In 2008, Americans were fed up. Wars, a terrible economy, dishonesty, adrift from our core beliefs. That November, Barack Obama said, "Change," which may basically have meant, "Not that." Not that direction for America. Not that economic policy.
And it worked. America didn't want that. America wanted something different.
Now, reasonable people can debate the extent to which America got something different. It's certainly the case that the driving motivations of presidents Bush and Obama are quite distinct. But as next year's election looms, Obama's problem is that wars and the economy and the vision for how America should act in the world are still on shaky ground. It opens wide the door for an opponent to say: not that.

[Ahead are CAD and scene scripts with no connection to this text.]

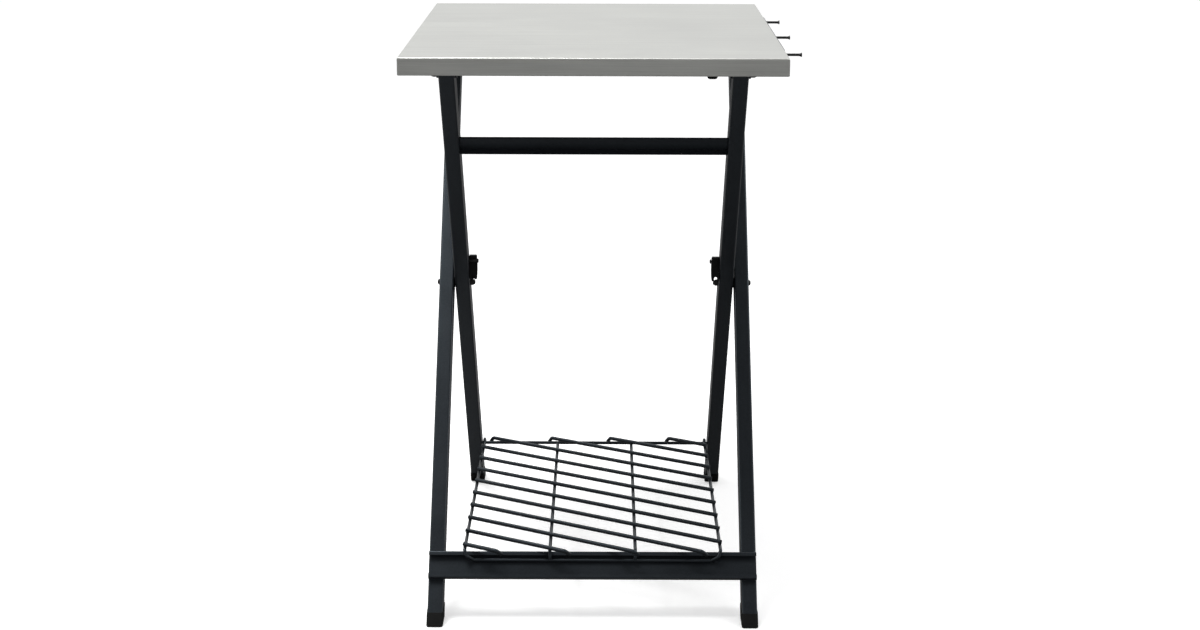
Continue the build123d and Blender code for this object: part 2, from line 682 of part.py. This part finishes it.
SLAT_FIRST = 369.5        # where the rearmost slat's line crosses x = 0
SLAT_END = RACK_X + 2.0
SLAT_REAR_Y = REAR_ROD_Y + 5.0
SLAT_FRONT_Y = LIP_Y - 26.0
SLAT_BEND = 4.2
SLAT_REAR_HOOK = (-5.0, 3.0, -7.5)
SLAT_FRONT_HOOK = (8.0, 6.0, -8.0)


def shifted(point, offset):
    """A point moved by an offset."""
    return tuple(a + b for a, b in zip(point, offset))


def slat(index):
    """Slanted slat; one that reaches the front or rear edge ends in a short hook."""
    crossing = SLAT_FIRST - SLAT_PITCH * index
    left_y = crossing - SLAT_SLOPE * SLAT_END
    right_y = crossing + SLAT_SLOPE * SLAT_END
    points = []
    radii = []
    if left_y > SLAT_REAR_Y:
        x = (SLAT_REAR_Y - crossing) / SLAT_SLOPE
        z = SLAT_Z - fall(SLAT_REAR_Y)
        points.append(shifted((x, SLAT_REAR_Y, z), SLAT_REAR_HOOK))
        points.append((x, SLAT_REAR_Y, z))
        radii.append(SLAT_BEND)
    else:
        points.append((-SLAT_END, left_y, SLAT_Z - fall(left_y)))
    if right_y < SLAT_FRONT_Y:
        x = (SLAT_FRONT_Y - crossing) / SLAT_SLOPE
        z = SLAT_Z - fall(SLAT_FRONT_Y)
        points.append((x, SLAT_FRONT_Y, z))
        points.append(shifted((x, SLAT_FRONT_Y, z), SLAT_FRONT_HOOK))
        radii.append(SLAT_BEND)
    else:
        points.append((SLAT_END, right_y, SLAT_Z - fall(right_y)))
    if radii:
        return wire(points, radii, SLAT_R)
    path = Line(points[0], points[1])
    return sweep(Plane(path @ 0, z_dir=path % 0) * Circle(SLAT_R), path=path)


for side_name, side in SIDES:
    keep(f"rack_side_wire_{side_name}", side_wire(side))
    keep(f"rack_long_wire_{side_name}", long_wire(side))
ROD_END = RACK_X - RACK_WIDTH_BEND
keep("rack_front_rod", bar_x(-ROD_END, ROD_END, AXLE_Y, AXLE_Z, RACK_WIRE_R))
for number in range(SLAT_COUNT):
    keep(f"rack_slat_{number + 1:02d}", slat(number))

# ---- output -----------------------------------------------------------------------------
os.makedirs("parts", exist_ok=True)
for name, shape in NODES.items():
    export_step(shape, f"parts/{name}.step")

print("nodes", len(NODES))
print("hinge line", round(HINGE_Y, 3), round(HINGE_Z, 3))
print("rack axle", round(AXLE_Y, 3), round(AXLE_Z, 3))
print("clip screw", round(CLIP_Y, 3), round(CLIP_Z, 3))
print("lever pin", LEVER_X, LEVER_Y, LEVER_Z)
print("peg height", PEG_Z)
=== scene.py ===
"""Looks of the folding side table: materials, weld beads, lights, floor and camera."""
import json
import math

import bmesh
import bpy
from mathutils import Matrix, Vector


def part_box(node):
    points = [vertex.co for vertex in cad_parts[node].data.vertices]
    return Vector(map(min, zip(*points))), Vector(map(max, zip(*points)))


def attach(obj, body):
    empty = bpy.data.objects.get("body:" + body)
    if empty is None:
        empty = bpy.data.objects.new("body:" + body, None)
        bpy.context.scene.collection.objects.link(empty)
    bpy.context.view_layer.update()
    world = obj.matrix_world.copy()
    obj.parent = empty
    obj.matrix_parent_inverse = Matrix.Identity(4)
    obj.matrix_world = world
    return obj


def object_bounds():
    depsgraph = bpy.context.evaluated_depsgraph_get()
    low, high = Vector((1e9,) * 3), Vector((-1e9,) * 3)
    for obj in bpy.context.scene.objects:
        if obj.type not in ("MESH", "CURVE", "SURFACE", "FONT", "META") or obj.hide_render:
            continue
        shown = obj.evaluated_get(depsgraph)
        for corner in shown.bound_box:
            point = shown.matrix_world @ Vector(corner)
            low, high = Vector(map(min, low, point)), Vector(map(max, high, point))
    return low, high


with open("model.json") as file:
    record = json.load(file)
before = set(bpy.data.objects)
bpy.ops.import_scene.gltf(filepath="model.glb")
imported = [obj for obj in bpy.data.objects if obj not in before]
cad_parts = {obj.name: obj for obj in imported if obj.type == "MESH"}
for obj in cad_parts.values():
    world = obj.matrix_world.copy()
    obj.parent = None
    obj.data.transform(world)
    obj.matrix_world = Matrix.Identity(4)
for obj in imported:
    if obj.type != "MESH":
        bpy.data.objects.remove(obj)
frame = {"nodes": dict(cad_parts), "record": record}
cad_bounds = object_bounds()

MM = 0.001
NOISE_LOW = 0.3
NOISE_HIGH = 0.7


# ---- small helpers ----------------------------------------------------------------------
def new_object(name, mesh_maker, body, material):
    """A piece built in the CAD frame by mesh_maker, riding on one CAD body."""
    mesh = bpy.data.meshes.new(name)
    builder = bmesh.new()
    mesh_maker(builder)
    builder.to_mesh(mesh)
    builder.free()
    for polygon in mesh.polygons:
        polygon.use_smooth = True
    piece = bpy.data.objects.new(name, mesh)
    bpy.context.scene.collection.objects.link(piece)
    mesh.materials.append(material)
    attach(piece, body)
    return piece


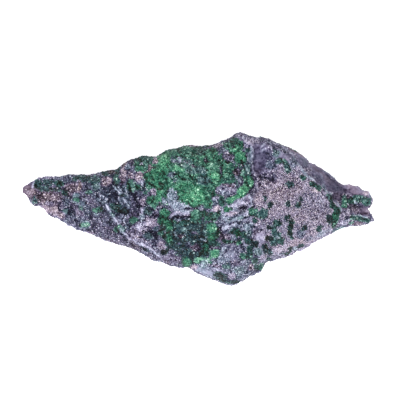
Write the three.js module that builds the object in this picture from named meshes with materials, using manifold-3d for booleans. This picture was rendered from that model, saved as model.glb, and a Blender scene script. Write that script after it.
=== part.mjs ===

But Barack Obama has gotten incredibly lucky. He has a slew of opponents who are grabbing the mic and saying: "this."
The headliner for this is, of course, Donald Trump. His racially offensive, obnoxious trumpeting of the most disreputable political theory in recent memory has done two things. It laid bare the embarrassing failure of the Republican Party to stem this line of thinking -- and, at times, their encouragement of it. And it also earned him the pole position in the Republican primary race.
Other Republicans are staking out the party's extreme positions in other ways. Paul Ryan is sketching the boundaries of their willingness to undermine the medical and economic security of seniors. Governors and state houses across the country are in a race to do the most damage to the rights of workers and women. Recent proposals have included forcing foster children to get secondhand clothes, making abortion a felony, and requiring a very particular kind of birth certificate from federal candidates.
This! These things are what elected Republicans believe should be the law of the land! Undermining the ability of the poor to escape poverty, of working people to care for their families, of seniors to get their medications. And holding the banner at the front of the parade, Donald Trump. And the banner reads, "Who elected this black guy, anyway?"
Making it very easy for President Obama to once again simply say: not that.